En plongeant dans les détails des canaux pour lesquels l'innovation est jugée la plus importante, Internet et le mobile (classé premier en Europe) recueillent (heureusement !) les suffrages de la majorité des répondants. Et, fort logiquement, 87% reconnaissent l'importance des technologies pour atteindre leurs objectifs. Malgré tout, les investissements informatiques destinés aux agences restent lourds (27% du total), par rapport aux canaux web (25% globalement, 28% en Europe) et mobile (20%).
Au-delà de cette vision "individualisée" du paysage, l'intégration multi-canal est également considérée comme stratégique. Mais ceci n'est pas une nouveauté !
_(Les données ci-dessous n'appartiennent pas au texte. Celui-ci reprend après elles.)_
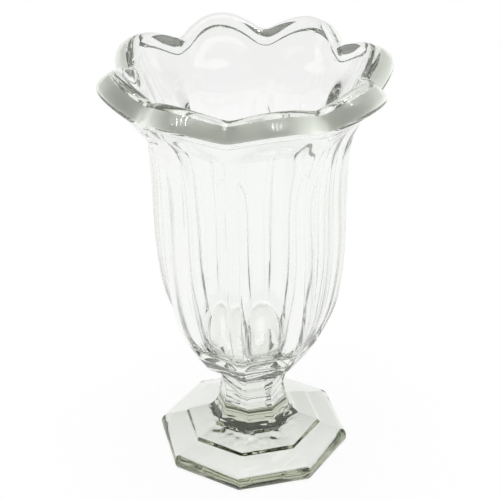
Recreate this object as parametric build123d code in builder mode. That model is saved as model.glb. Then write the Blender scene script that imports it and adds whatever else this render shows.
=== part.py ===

Encore plus précisément, quelles sont les pistes concrètes qu'explorent les banques ? Sur mobile, la localisation d'agence et de GAB ("Guichet Automatique de Banque") par réalité augmentée arrive en tête des innovations déployées (citée par 38% des banques), juste devant le paiement par mobile (35%). Pour l'avenir, les applications pour tablette devraient bénéficier de budgets significatifs dans les prochaines années et les promotions personnalisées et géolocalisées sont en émergence.
Sur le web, les outils de gestion de finances personnelles sont présents dans 29% des banques, tandis qu'un quart d'entre elles ont intégré les médias sociaux dans leur stratégie et un peu plus d'une sur 5 a adopté le tchat ou le click-to-call. La prochaine frontière visée est la souscription en ligne, qui devrait être entièrement automatisable, y compris pour les produits complexes, d'ici 3 ans. A plus long terme, la configuration automatique des produits semble faire partie des plans des banques.
Malgré ces statistiques flatteuses, le taux de déploiement d'innovations relatives aux canaux d'interaction reste faible, à ce jour. Ainsi, sur 22 idées qui leurs sont soumises, l'étude révèle que 58% des banques interrogées en ont déployé 4 ou moins, seulement. S'il faut en croire les déclarations des répondants, une forte accélération serait en cours mais il reste à voir si elle se confirme…
En conclusion, les résultats de cette étude me semblent mitigés. Certes, les déclarations et les budgets pointent vers un progrès sensible de l'innovation dans les banques. Mais, à y regarder de près, il est aisé de percevoir un certain décalage avec la réalité : pour ne prendre que cet exemple, les offres promotionnelles personnalisées, envisagées seulement à moyen terme, risquent d'accuser un sérieux retard sur un marché qui commence déjà à se développer, sans les banques.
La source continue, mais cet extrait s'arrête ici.